This is, of course, your right & duty, Martin. How readers in other
parts of the world respond to such words is perhaps a problem. Is the
poem dated? How early is it? Such information might help, in this
case....
I wasnt necessarily thinking 'over there' <g>, but I can see your
point, what else can you use?
(there's that blues line, 'over yonders wall,' & ow I'm wondering if
one could do a pastiche or bricolage translation, finding various
phrases from other places to replace all of Rilke's....
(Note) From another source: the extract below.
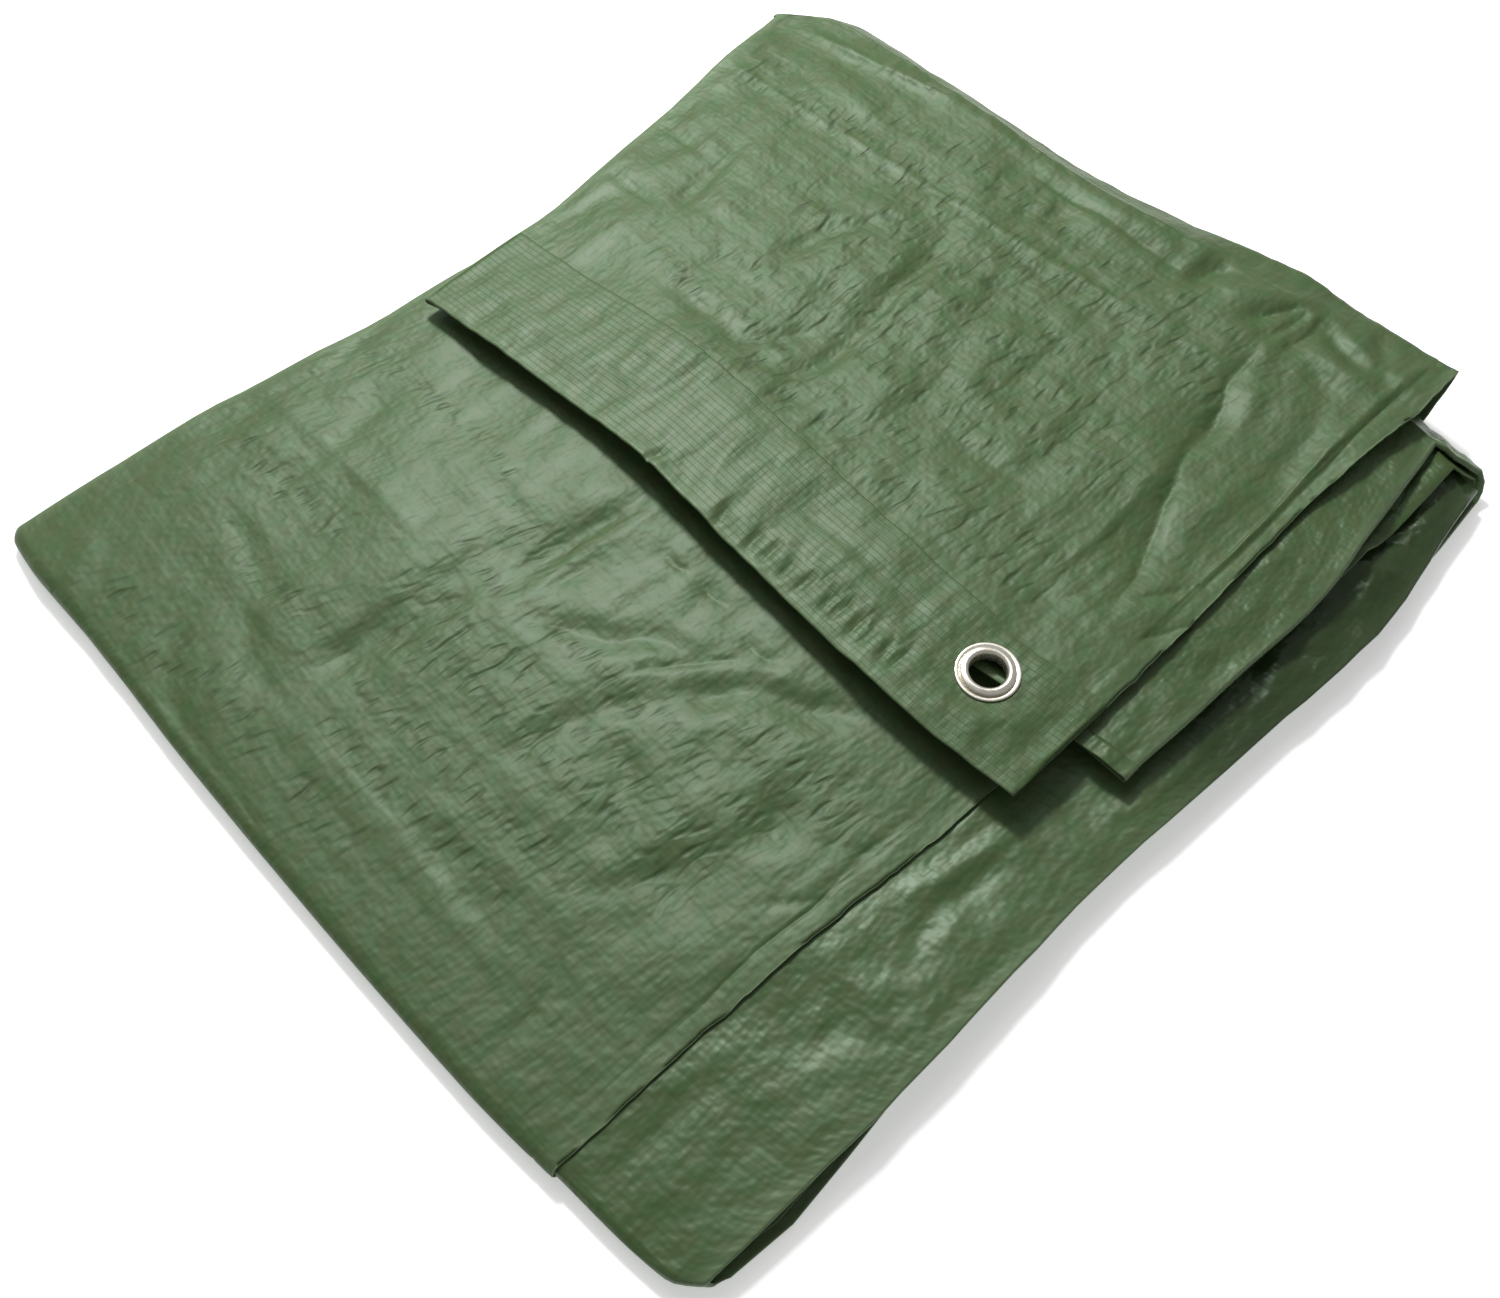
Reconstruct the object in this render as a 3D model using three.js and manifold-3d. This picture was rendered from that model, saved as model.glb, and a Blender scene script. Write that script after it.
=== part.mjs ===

I guess I shouldnt go there.....)
Doug
On 6-Mar-09, at 10:10 AM, Martin Walker wrote:
> Thanks for the feedback, Doug. I was expecting the objection - I had
> it myself. But "boy" is too familiar to me, lacking in the right
> connotations, and during my youth "lad" was not unusual, especially
> among those who weren't originally from the south of England. Rilke
> of course was from Prague (Habsburg empire) & grew up there in the
> 80s/90s; when he went to Munich in 96 he was a bit like a kind of
> rather foreign provincial (meeting Lou Andreas-Salome there in 97
> was his initiation into sophistication - psychoanalysis &
> whatever...). As for "yonder" - well, they still use it in country
> music, I think, and - seriously - "over there" does not get the
> Rilkean frisson of "drüben", which has something otherworldly about
> it - the rhythm is also wrong, an amphimacer instead of a trochee. I
> dare say my priorities themselves are weird!